Task requirements -
Extract from the listing each line in which the word "behind" appears.

Records for processing -

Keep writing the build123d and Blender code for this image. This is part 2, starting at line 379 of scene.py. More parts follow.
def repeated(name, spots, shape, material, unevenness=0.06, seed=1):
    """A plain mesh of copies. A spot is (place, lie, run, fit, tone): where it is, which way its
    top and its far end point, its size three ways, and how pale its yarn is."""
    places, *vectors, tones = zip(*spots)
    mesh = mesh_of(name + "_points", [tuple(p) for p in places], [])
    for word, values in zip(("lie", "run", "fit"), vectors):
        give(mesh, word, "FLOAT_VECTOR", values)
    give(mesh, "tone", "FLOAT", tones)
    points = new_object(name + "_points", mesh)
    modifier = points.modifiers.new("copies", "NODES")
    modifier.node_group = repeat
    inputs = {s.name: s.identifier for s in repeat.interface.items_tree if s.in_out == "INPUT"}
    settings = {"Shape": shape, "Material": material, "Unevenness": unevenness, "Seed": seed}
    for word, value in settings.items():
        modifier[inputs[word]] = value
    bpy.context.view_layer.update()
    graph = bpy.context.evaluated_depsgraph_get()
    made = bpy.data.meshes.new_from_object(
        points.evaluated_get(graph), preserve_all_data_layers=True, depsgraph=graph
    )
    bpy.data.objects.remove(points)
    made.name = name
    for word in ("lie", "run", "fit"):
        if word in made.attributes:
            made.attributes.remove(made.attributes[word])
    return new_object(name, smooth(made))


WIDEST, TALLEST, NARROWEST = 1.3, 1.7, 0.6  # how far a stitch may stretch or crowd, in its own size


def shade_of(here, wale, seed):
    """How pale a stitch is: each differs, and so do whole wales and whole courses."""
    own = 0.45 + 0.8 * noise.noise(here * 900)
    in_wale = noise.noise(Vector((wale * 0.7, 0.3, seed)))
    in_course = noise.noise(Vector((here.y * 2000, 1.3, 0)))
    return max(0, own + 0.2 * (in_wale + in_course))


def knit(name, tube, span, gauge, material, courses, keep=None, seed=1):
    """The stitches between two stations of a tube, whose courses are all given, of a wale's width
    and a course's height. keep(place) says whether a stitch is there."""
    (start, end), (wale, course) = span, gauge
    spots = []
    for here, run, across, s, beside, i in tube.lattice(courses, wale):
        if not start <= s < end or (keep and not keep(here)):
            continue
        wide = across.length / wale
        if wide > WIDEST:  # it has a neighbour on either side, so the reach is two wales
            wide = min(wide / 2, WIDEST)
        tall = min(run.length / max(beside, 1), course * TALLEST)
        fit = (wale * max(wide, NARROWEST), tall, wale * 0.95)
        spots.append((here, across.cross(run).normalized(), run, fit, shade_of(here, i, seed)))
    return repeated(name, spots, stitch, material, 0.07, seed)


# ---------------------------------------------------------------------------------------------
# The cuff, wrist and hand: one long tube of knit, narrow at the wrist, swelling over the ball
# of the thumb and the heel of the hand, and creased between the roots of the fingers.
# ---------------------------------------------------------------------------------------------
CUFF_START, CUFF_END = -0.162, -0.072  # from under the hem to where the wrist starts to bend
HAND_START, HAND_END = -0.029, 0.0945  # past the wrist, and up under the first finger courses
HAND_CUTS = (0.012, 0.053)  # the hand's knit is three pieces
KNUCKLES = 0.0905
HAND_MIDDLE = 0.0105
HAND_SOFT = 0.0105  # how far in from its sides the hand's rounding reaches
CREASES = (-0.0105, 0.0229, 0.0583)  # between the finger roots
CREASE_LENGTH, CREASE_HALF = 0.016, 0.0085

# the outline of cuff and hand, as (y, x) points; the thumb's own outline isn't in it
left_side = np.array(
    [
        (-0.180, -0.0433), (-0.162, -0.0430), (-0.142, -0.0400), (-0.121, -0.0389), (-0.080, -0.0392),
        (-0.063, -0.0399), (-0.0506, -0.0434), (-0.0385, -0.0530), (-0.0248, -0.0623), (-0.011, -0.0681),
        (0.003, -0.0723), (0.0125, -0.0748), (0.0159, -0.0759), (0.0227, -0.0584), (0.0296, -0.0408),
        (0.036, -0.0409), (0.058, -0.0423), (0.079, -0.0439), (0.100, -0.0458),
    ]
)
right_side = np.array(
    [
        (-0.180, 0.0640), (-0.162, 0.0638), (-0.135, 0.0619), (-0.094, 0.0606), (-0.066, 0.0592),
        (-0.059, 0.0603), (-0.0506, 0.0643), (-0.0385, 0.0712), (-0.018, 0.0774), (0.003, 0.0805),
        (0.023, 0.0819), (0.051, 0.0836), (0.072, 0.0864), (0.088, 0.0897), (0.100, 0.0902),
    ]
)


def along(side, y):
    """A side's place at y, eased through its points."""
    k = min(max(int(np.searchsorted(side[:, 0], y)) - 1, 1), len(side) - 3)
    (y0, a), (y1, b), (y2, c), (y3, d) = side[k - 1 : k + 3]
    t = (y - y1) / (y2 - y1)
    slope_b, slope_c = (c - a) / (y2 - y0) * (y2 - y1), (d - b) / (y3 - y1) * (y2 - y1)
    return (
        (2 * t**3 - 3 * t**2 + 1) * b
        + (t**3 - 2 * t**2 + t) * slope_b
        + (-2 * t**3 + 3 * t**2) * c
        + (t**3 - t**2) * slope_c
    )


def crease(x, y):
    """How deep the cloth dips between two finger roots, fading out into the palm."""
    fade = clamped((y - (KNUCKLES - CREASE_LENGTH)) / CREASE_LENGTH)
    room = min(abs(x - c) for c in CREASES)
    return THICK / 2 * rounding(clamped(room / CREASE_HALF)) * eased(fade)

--

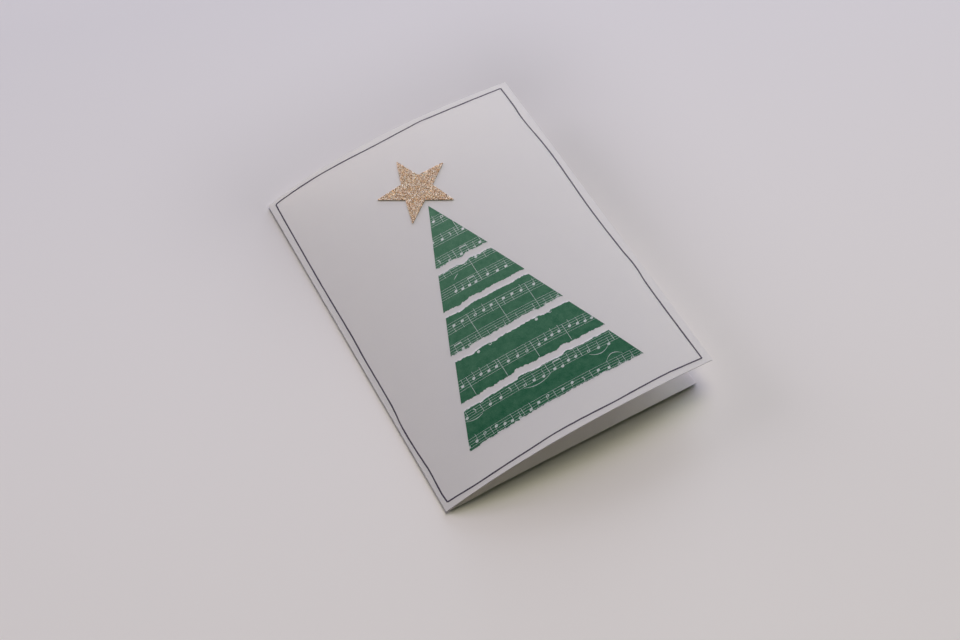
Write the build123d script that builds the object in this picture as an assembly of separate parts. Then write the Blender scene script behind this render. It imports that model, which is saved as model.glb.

...

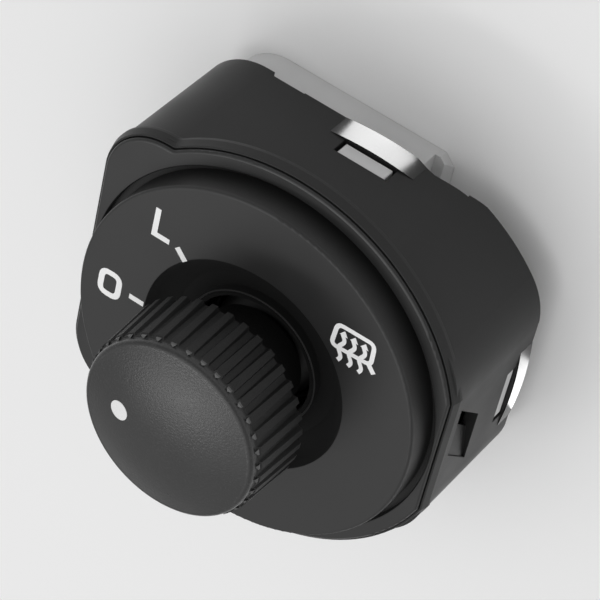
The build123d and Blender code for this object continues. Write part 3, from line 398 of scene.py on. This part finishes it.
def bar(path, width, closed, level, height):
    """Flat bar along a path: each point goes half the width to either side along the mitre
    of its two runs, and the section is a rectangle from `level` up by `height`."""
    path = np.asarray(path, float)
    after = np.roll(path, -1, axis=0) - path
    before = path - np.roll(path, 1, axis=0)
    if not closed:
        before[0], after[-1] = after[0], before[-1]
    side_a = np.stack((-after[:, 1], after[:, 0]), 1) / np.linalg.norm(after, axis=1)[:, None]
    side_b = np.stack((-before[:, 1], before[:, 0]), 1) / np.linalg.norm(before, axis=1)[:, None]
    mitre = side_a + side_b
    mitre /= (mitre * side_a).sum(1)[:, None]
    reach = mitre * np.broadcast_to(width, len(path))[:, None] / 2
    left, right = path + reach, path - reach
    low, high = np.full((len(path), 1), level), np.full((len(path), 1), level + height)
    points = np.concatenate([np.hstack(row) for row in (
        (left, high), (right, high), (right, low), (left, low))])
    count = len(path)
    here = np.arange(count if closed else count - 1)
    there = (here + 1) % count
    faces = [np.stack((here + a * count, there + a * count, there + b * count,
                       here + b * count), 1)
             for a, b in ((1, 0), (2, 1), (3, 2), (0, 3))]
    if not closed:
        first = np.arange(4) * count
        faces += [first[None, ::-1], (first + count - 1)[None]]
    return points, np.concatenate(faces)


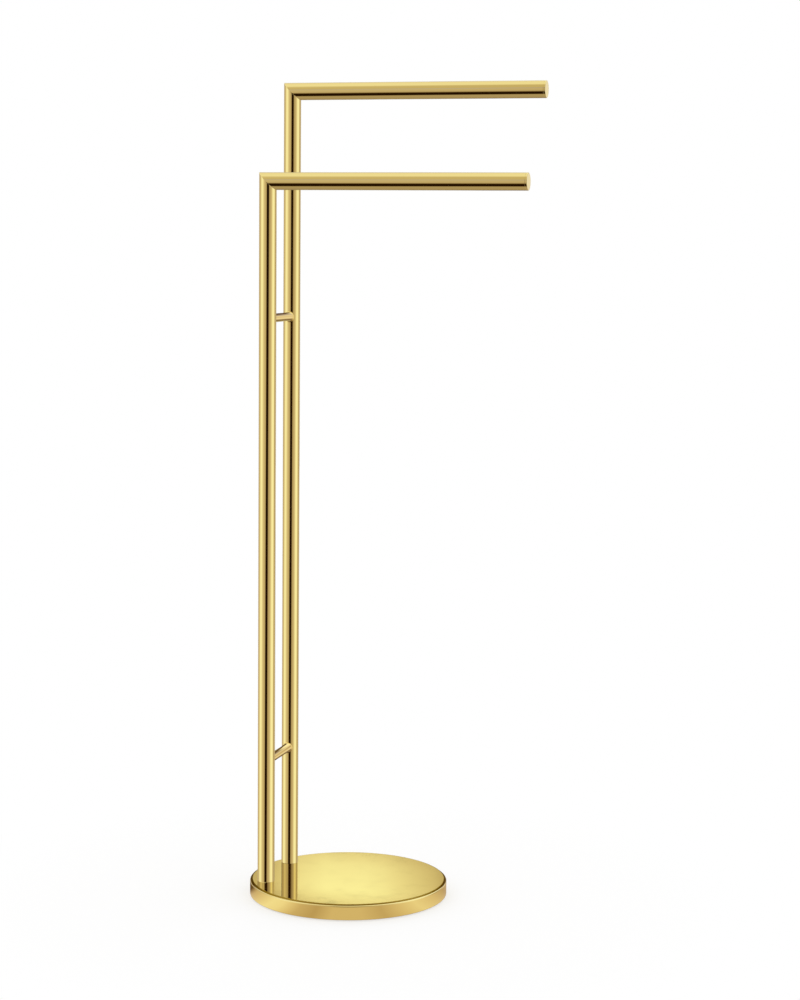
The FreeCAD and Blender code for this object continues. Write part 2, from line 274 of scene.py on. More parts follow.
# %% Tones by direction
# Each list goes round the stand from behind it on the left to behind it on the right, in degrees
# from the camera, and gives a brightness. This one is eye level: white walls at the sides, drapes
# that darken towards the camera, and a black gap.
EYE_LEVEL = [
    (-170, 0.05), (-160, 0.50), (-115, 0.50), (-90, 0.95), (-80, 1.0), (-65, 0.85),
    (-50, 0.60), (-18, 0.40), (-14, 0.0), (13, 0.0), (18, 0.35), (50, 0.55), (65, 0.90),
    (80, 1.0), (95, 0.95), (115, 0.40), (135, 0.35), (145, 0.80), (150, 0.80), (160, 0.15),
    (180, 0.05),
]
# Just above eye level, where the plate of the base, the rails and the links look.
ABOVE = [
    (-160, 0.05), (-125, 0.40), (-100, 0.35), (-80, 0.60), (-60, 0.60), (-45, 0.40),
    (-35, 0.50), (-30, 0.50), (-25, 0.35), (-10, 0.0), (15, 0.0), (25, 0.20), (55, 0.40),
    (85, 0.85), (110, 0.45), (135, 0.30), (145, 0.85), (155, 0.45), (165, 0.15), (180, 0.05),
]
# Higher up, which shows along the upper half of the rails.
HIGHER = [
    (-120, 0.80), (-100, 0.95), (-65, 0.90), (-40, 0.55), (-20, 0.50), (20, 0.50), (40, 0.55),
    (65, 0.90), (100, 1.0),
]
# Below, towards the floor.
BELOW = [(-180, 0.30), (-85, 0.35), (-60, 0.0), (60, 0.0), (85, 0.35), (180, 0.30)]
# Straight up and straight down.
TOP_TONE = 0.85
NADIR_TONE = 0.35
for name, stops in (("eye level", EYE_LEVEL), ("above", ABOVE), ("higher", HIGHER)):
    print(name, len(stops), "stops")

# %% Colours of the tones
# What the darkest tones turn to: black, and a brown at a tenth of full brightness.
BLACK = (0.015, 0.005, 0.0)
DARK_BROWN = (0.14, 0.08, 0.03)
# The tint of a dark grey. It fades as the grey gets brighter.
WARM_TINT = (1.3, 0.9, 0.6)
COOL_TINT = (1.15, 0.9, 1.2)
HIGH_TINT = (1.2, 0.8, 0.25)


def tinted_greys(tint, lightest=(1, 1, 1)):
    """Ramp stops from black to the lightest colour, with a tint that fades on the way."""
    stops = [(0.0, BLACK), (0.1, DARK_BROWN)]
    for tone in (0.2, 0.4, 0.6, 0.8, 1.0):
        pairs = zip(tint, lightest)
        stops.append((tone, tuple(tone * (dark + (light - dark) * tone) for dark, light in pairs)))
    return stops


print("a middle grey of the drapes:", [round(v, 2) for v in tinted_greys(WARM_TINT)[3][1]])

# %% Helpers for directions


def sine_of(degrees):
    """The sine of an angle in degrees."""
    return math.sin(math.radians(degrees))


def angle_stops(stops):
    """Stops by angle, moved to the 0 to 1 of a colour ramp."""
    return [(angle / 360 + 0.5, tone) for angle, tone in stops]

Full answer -
Write the build123d script that builds the object in this picture as an assembly of separate parts. Then write the Blender scene script behind this render. It imports that model, which is saved as model.glb.
# Each list goes round the stand from behind it on the left to behind it on the right, in degrees